Hello? Ja, bitte? Si, Pronto? Allo?

A lovely quote from Chuck Prince, CEO at Citigroup, in one of the many FT’s I leafed through on the to Paris this weekend. Talking about squeezing more money out of the bank’s (or should that be “Financial Super Group”?) cost base, he said

We have lots of great technology and none of it talks to each other

I worked for Citi for 7 years from 1992 to 1999, helping formulate the 5 year vision covering 1995 to 2000. One of the things advocated was a consolidation of legal vehicles – first in the FX business, then derivatives and, in parallel, across European Consumer and Corporate banks. The plan was that this would allow Citi to reduce the number of general ledgers from 18 to 1, stop dealers betting against each other in currencies or interest rate products and allow the consumer bank to be serviced from a single platform. When I left, the plan was well underway – certainly the FX piece was done and the consumer bank part was just kicking off.

Chuck is plainly now looking at the next step which, I imagine, is the thankless task of integrating or consolidating all of the other systems – securities settlement, credit cards, dealing accounts, private bank etc. The year 2000 programme cost Citibank something like $600 million, the preparation for the Euro perhaps $400 million. Big numbers for sure – representing the spend to keep a huge technology base in check.

Citi’s latest quarterly revenue (to October 2005) came in at $21.5 billion. Corporates spend about 2-4% of their revenue on IT, so Citi’s annual overall spend on technology could be somewhere between $1.6 billion and $3.5 billion. That’s a lot of spend to harness (HMRC, as a comparison, spends about £300 million to maybe £400 million, based on the figures when the CapGemini contract was let). It needs a pile of investment to integrate though – which means that spend has to be redirected away from, say, replacement/replatforming, new products or maintenance, and towards making things talk to each other. That is both good and bad – it forces a focus on the business case of integration measured against the business case for a silo product launch – but, let’s face it, the integration case has not often worked in the past as it brings complexity, dependency and higher risk of failure.

Of course, we know that most corporates have too much technology … here’s something that I wrote around this time of year 3 years ago. And something a bit similar from mid-2003 on the lack of channel integration.

The parallel with e-government or government generally is that the recent Transformation strategy talked about redirecting some 10% of the annual spend on technology (in the UK’s case around £14 billion, or $22 billion – perhaps 10x Citibank’s) towards shared services and greater integration. It’s an interesting strategy:

– The money has to be freed up ahead of time (you have to know you’re going to have it to spend) so that you can launch procurements and sign contracts

– You have to put joint governance over it (every department involved has a stake and will want a say)

– Someone needs to be in charge (accountability needs to be clear and the head of the department running the specific project will be the one that stands in front of the PAC to defend or praise the project later)

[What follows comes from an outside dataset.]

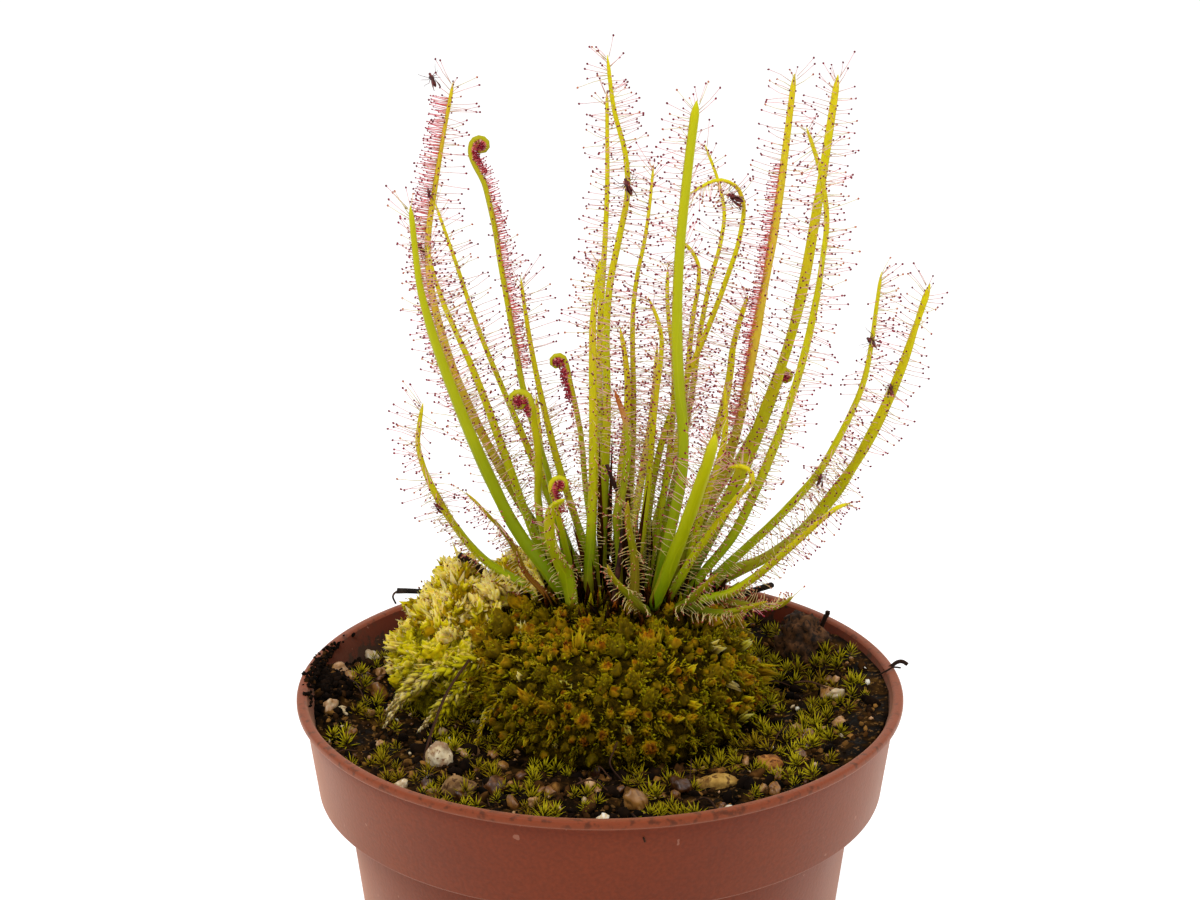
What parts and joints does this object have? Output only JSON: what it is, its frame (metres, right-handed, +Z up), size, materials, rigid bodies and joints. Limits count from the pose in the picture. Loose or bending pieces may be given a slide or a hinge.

Contrast that with Citi where the CEO can put the right executives in place to make this happen, can direct spend where it needs to go to create most impact and can drive co-operation across the board through rewards, punishments, death and glory.

I spoke at a conference about 3 weeks ago, in San Francisco, to the top 250 managers of a major tech company. They’d asked me to give them a customer view on how they were doing. My major theme was that systems by themselves rust and that too few vendors remember what the customer was actually going to do with the purchase – service card holders, let people make calls, manage leakage in water systems, sell books etc. Instead, for the last 10 years or more, it had been a game of how much hardware, software and maintenance could be sold. Deals got better every quarter or year end, encouraging customers to wait for the right moment (if they could) and to see the products as commodities rather than as fundamental components of the business. Future growth would come less from the commoditisation of products, but from innovation and delivery that helped the real customer get what they wanted, in turn choosing the provider of that product who, in turn, would choose the partners that they needed to deliver.

One thought on “Hello? Ja, bitte? Si, Pronto? Allo?

  1. The challenge you have not tackled is how to spend the money wisely – given the government\’s dismal track record of successful IT delivery, especially in the eGov space, how do you think they can successfully spend that amount of money and still deliver benefit/value? If you think it is possible, just look at the mess over in the Dept of Health – give them £10bn and they still can\’t get GPs to use the technology !!